Nevertheless, real estate’s appeal lies not only in income or capital gain but in structural supply-demand imbalances.

“We don’t have a demand issue. We have a supply-side constraint,” says Howes.

“Residential starts in vertical apartments in Melbourne and Sydney are at decade lows. That’s a massive structural driver for sectors like build-to-rent and student accommodation”.

In this way, real estate also becomes a proxy for demographic and economic trends, giving investors exposure to macro themes like population growth, urbanisation, and institutionalisation of previously fragmented sectors.

For Stewart, however, it is the nature of real assets that needs to be challenged, not just their positioning.

“We need to understand what underlies these assets. Are they truly diversifying? Are they defensive? Are they suited to retirement or accumulation phases?” he asks.

This questioning becomes critical in an era where old assumptions no longer hold, and where risk-adjusted returns must be earned, not presumed.

Advisers must also grapple with liquidity constraints.

“A closed-end real estate fund with a capital-gain objective has more in common with private equity than with infrastructure,” says Taylor.

“You’re locking money in, and returns are only realised at exit. It’s essential that clients understand this and allocate accordingly”.

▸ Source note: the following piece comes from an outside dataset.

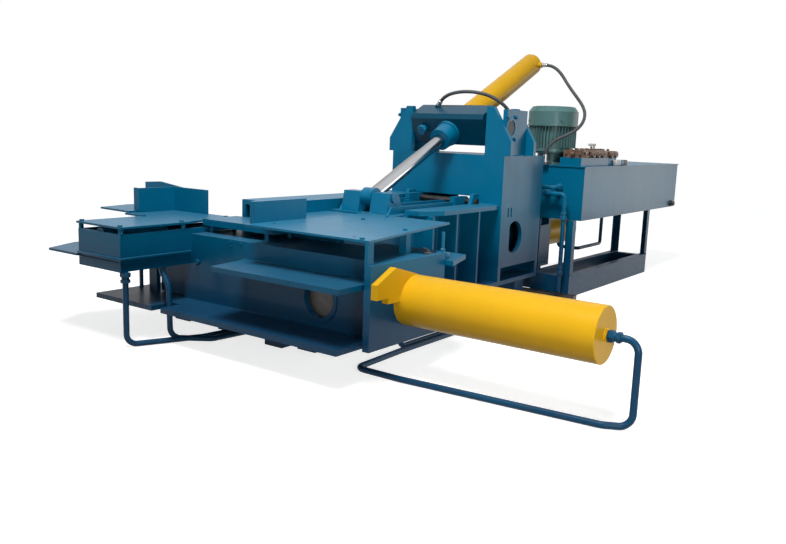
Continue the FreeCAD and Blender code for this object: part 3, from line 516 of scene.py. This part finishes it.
class BALER_OT_stage(bpy.types.Operator):
    """Sets the camera, the pale floor and the soft studio light"""
    bl_idname = "baler.stage"
    bl_label = "Stage"

    def execute(self, context):
        scene, values = context.scene, context.scene.baler_stage
        scene.view_settings.view_transform = "Standard"
        forward = Vector((-math.sin(values.yaw) * math.cos(values.pitch),
                          math.cos(values.yaw) * math.cos(values.pitch), -math.sin(values.pitch)))
        right = Vector((math.cos(values.yaw), math.sin(values.yaw), 0.0))
        down = forward.cross(right)
        across = math.cos(values.roll) * right + math.sin(values.roll) * down
        down = -math.sin(values.roll) * right + math.cos(values.roll) * down
        lens = bpy.data.cameras.new("camera")
        lens.sensor_fit = "HORIZONTAL"
        lens.sensor_width = SENSOR_WIDTH
        lens.lens = values.focal_pixels * SENSOR_WIDTH / PHOTO_WIDTH
        camera = bpy.data.objects.new("camera", lens)
        matrix = Matrix((across, -down, -forward)).transposed().to_4x4()
        matrix.translation = Vector(values.camera)
        camera.matrix_world = matrix
        scene.collection.objects.link(camera)
        scene.camera = camera
        self.floor(scene)
        self.world(scene, values.world)
        for name, place, aim, size, power, tint, spread in LAMPS:
            lamp = bpy.data.lights.new(name, "AREA")
            lamp.shape, lamp.energy, lamp.color = "RECTANGLE", power, tint
            lamp.size, lamp.size_y = size
            lamp.spread = math.radians(spread)
            holder = bpy.data.objects.new(name, lamp)
            holder.location = place
            aim = Vector(aim) - Vector(place)
            holder.rotation_euler = aim.to_track_quat("-Z", "Y").to_euler()
            scene.collection.objects.link(holder)
        return {"FINISHED"}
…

The trade-off, of course, is access to outsized returns that public markets rarely offer.

And as Howes points out, capability matters. “It’s not just about capital anymore. It’s about bringing operational capability to market,” he says.

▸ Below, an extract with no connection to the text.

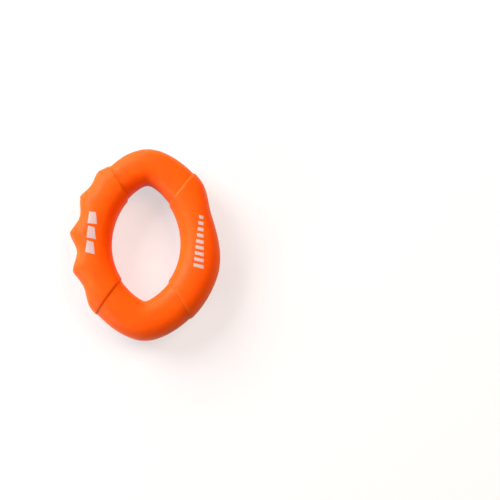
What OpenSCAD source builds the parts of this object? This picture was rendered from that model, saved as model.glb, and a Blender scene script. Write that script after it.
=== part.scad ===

“The REIT model, with its embedded execution teams, allows us to manage assets actively and step in if things go sideways. That’s not something financial sponsors can always offer”.

For advisers, selecting the right manager is as critical as selecting the right asset.

Ultimately, the role of real estate in private wealth portfolios is expanding in complexity. Where once it served as a stable, income-producing allocation, it now spans the spectrum from core income to opportunistic growth. The classification, therefore, must follow the characteristics. Those that deliver stable income may sit beside infrastructure or credit, while those that offer capital growth and illiquidity may rightly be considered part of the private equity allocation.

What unites them, perhaps, is their reality.

“In a world where beta is less reliable, targeted real asset strategies can enhance total return while maintaining downside resilience,” Toohey concludes.

The key is to know what you own, where it fits, and what it is there to do. That’s the work of the adviser.